Deficits aren’t at the top of voters’ minds. In Washington, the question of how to reduce the budget deficit has been front and center for two years now. It dominated the debt-ceiling debate in 2011, and is returning to center stage as Congress and the president get set to negotiate a resolution to the “fiscal cliff” — the tax increases and spending cuts scheduled to take effect Jan. 1.
Guess what: Voters are focused on other things.
Only 15 percent named the budget deficit as their top issue in exit polls. That was far below the number who said the economy (59 percent) and even below those who listed health care (18 percent). Getting the nation’s finances on a more sustainable track may be necessary, but the impetus to move quickly isn’t coming from voters themselves.
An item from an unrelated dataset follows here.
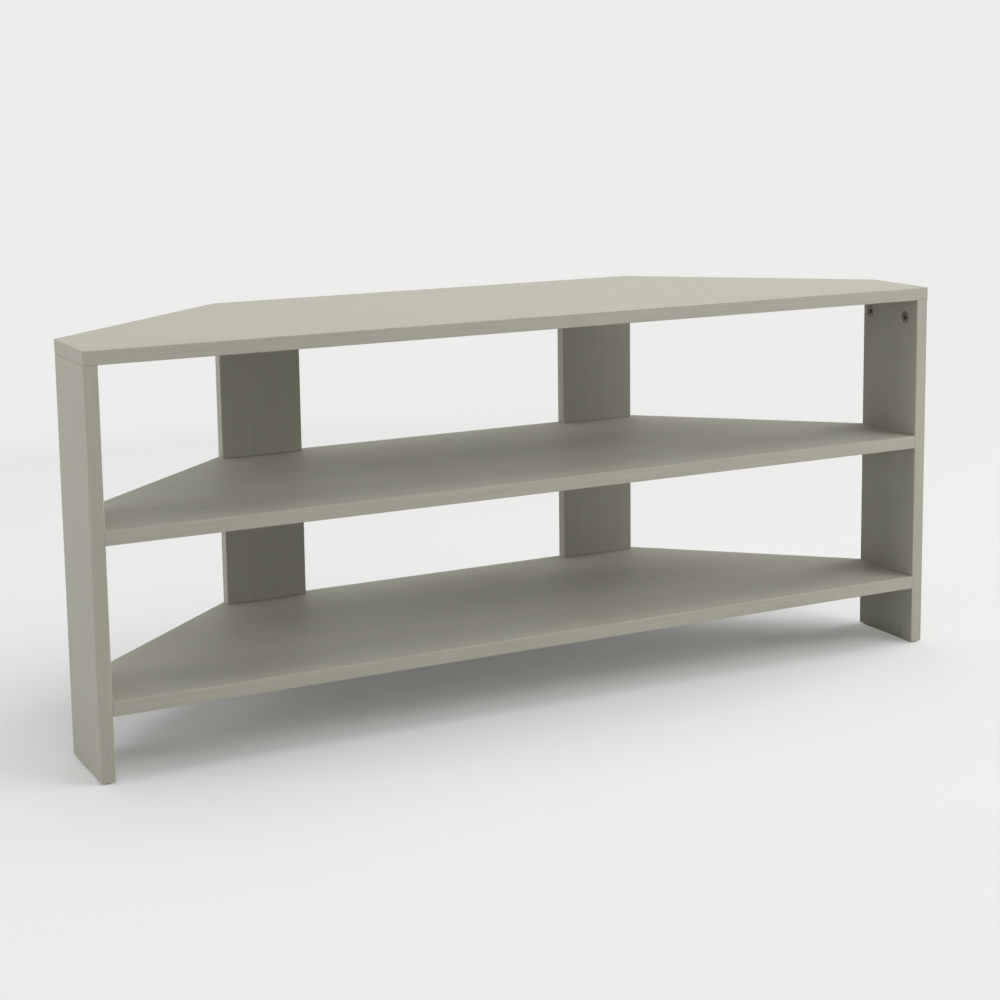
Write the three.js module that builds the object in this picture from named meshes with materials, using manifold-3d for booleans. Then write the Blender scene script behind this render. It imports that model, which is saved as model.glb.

This is an area where voters’ opinions match fairly well with what financial markets are saying. The usual reason deficits are harmful is because government borrowing pushes up interest rates, crowding out investment by the private sector. Those high debt levels can cause investors to lose faith in a government’s ability to repay, sparking a fiscal crisis, as Greece and Spain can attest.
But neither high debt nor investor panic has been a serious problem in the United States. Interest rates are at all-time lows, and companies are reporting no trouble borrowing money at low rates by issuing bonds. The U.S. government can borrow money for a decade for 1.68 percent, suggesting that any fears of a U.S. fiscal crisis are distant, at best.